No sooner had reports emerged that the majority owner of Smart & Final Stores may put the company up for sale than speculation arose about who might buy it.
The Commerce, Calif.-based retailer operates unique store formats: nonmembership warehouse stores under the Smart & Final and Smart & Final Extra banners, and a foodservice chain called Cash & Carry Smart Foodservice. While that helps Smart & Final cut a differentiated niche into its Western U.S. markets, it’s not necessarily a combination that would click smoothly into the businesses of its domestic food retailing contemporaries.
“This is not a situation where you can just line up the usual suspects—Kroger, Albertsons and Ahold—and expect one of them will buy it as they might other supermarkets on the market,” Neil Stern, senior partner with McMillan Doolittle, told WGB.
The speculation arose after a Reuters report earlier this week indicated that private equity firm Ares Capital Management, holder of approximately 60% of Smart & Final’s stock, is working with banks on a sale process and had contacted private equity firms as potential suitors. Ares acquired Smart & Final in 2012 for $975 million from Apollo Global Management, also a private equity firm. In 2014, Ares spun a portion of the company onto the New York Stock Exchange.
A spokesperson for the company was not immediately for comment. The Reuters report said both Smart & Final and Ares both declined comment.
Smart & Final, based in Commerce, Calif., operated 323 stores, including 194 Smart & Final Extra, 81 Smart & Final and 63 Cash & Carry, as of the end of its 2017 fiscal year. The company also has 15 Smart & Final stores in Mexico as part of a joint venture. Cash & Carry, which was acquired in 1998, has stores in seven Western states. Smart & Final operates in California, Arizona and Nevada.

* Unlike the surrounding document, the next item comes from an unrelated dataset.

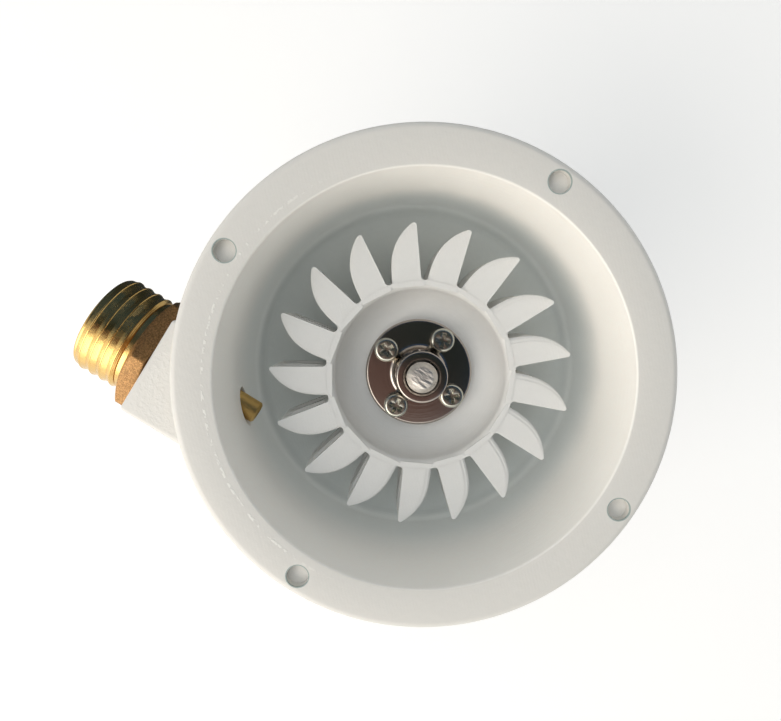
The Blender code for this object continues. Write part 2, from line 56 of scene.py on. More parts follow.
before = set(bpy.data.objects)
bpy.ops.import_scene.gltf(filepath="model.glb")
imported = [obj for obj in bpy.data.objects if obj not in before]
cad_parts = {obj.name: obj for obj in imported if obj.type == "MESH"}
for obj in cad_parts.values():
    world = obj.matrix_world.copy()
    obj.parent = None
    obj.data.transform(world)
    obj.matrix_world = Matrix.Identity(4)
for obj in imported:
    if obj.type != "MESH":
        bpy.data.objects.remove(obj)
CAD_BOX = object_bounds()

MM = 0.001
TURN = 2 * math.pi

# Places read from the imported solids
SHELL_LOW, SHELL_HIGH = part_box("housing_shell")
SHELL_R = SHELL_HIGH.x
FACE_Z = SHELL_HIGH.z
NOZZLE_LOW, NOZZLE_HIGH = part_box("nozzle_tip")
JET_Y = (NOZZLE_LOW.y + NOZZLE_HIGH.y) / 2
JET_Z = (NOZZLE_LOW.z + NOZZLE_HIGH.z) / 2
FITTING_LOW, FITTING_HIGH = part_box("inlet_fitting")
RUNNER_LOW, RUNNER_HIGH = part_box("runner")
COUPLING_LOW, COUPLING_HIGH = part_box("coupling_flange")
SHAFT_LOW, SHAFT_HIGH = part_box("generator_shaft")
CAN_LOW, CAN_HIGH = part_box("generator_can")
REAR_LOW, REAR_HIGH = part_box("generator_rear_cap")
FRONT_LOW, FRONT_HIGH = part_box("generator_front_cap")
GASKET_LOW, GASKET_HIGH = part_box("generator_gasket")
SEAL_LOW, SEAL_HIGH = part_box("shaft_seal")
GLAND_LOW, GLAND_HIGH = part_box("lead_gland")

# Angles about Z, as on the solids
HOLE_START = math.radians(88.6)
FIRST_TIP = math.radians(39.2)
BUCKET_LAG = math.radians(-2.0)
SCREW_START = math.radians(86.5)
GRUB_START = math.radians(131.5)
MOUNT_START = math.radians(45)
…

Smart & Final has a good reputation for price in attractive markets to operate, said Burt P. Flickinger III, managing director of Strategic Resource Group, New York. He speculated the company could hold attraction for foreign buyers such as Germany’s Metro AG, which also operates a cash-and-carry business.
“Smart & Final is positioned really well in some of the biggest markets in the U.S. with fast-growing populations and income,” Flickinger told WGB in an interview.
Under Ares, Smart & Final’s strategic emphasis in recent years has been on building the Extra banner through acquisitions, new stores and conversions of legacy Smart & Final units. Extra stores tend to be larger than legacy units, with a greater selection (16,000 SKUs vs. 12,000 at legacy stores) and more emphasis on household items and perishable foods. The company says the format is widening its appeal with value-conscious mainstream consumers who see it as a cheaper alternative to traditional supermarkets.
The stores tout a differentiated merchandising strategy that emphasizes high-quality perishables, a wide selection of private label items, products tailored to business and foodservice customers and products offered in a broad range of sizes at everyday low prices.
During its most recently reported fiscal third quarter, which ended Oct. 7, Smart & Final said sales increased by 1.5% but that deflation kept comparable store sales to a slim 0.2% increase. For the 2017 fiscal year, the company posted $4.6 billion in sales but posted a $138.9 million loss due mainly to a $180 million impairment charge.
The company has roots as a wholesale business established in 1871. Its name refers to its early owners, J.S. Smart and H.D. Final.